February 23, 2020 Speaker: Series: Sunday School: Christian Ethics

(Taken from “How Long, O Lord?” by D.A. Carson)


BIG PICTURE: It’s important to try to establish Christian structures of thought that are already “givens” before pain and bereavement strike.

Sin, Sickness, and Death

  1. Death must be seen, not as the supreme instance of a cosmic lack of fairness, but as God’s well-considered sentence against our sin.
  2. Illness and death can be the immediate judicial consequence of a specific sin.
  3. Illness and death are not necessarily the immediate judicial consequence of a specific sin.
  4. There are some illnesses and deaths that are the consequences of sinful acts or behavior, where there is no supernatural judicial sentence but the “natural” outworking of cause and effect, under God’s providence.
  5. The Bible insists that God disciplines his people—whether as chastening punishment or as the toughening up of a soldier. Millions of Christians have been enabled by God’s grace to look back on terrible sorrow and thank God for what they have learned.
  6. If we are all under sentence of death, then an early death is less shocking than is sometimes assumed

Accepting Death

God’s Megaphone 

There are at least three ways in which pain and suffering, rightly received in faith, will contribute to our growth as Christians.

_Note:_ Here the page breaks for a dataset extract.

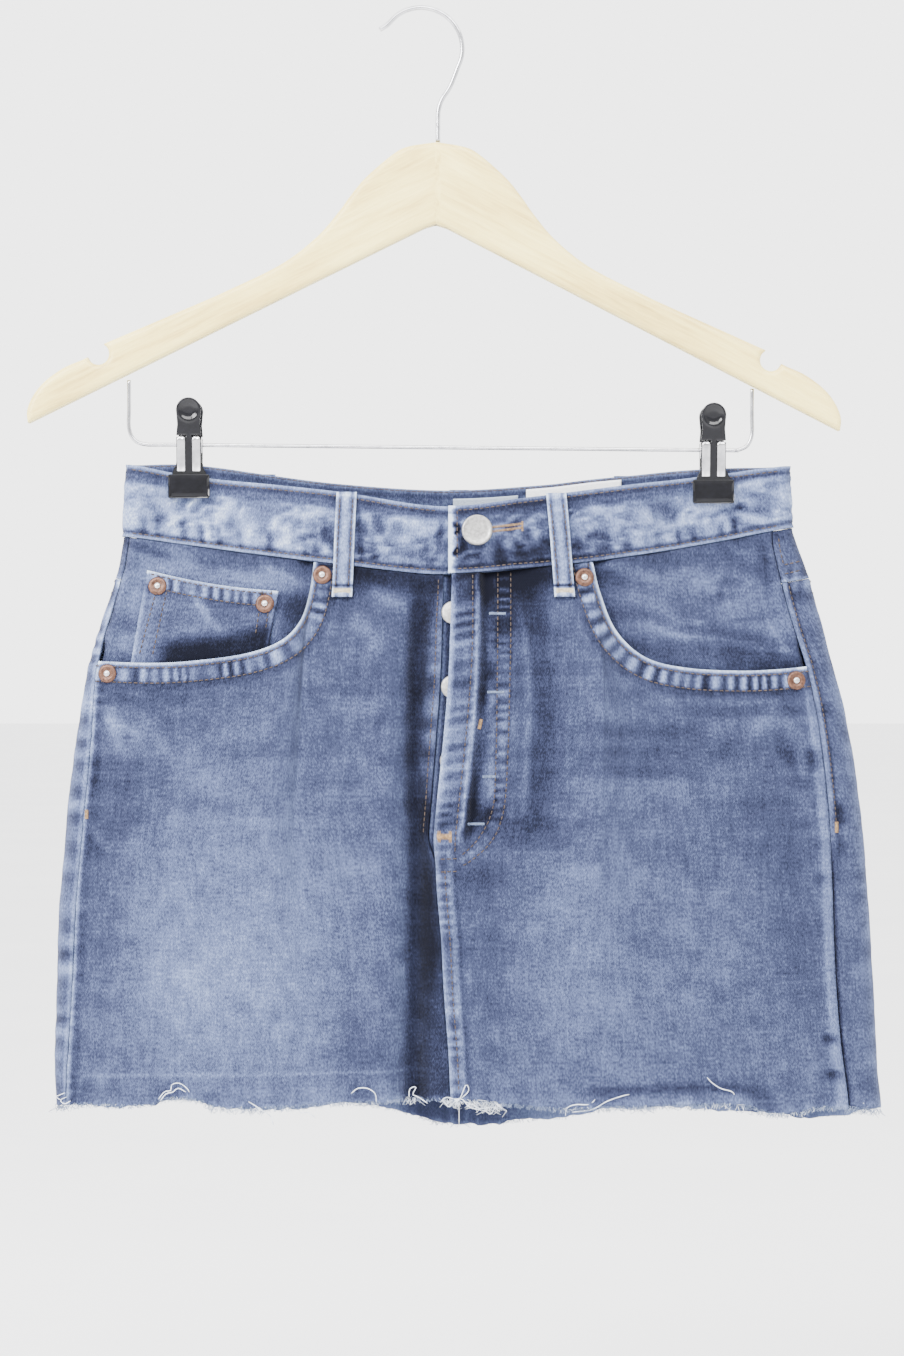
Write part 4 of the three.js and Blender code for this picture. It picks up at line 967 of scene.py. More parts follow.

  1. In the words of Richard Baxter, “suffering so unbolts the door of the heart, that the Word hath easier entrance.”
  2. Illness, bereavement, and suffering actually shape us; they temper us; they mold us. We may not enjoy the process; but they transform us.
  3. Experiences of suffering, illness, and bereavement engender compassion and empathy in us, and therefore make us better able to help others.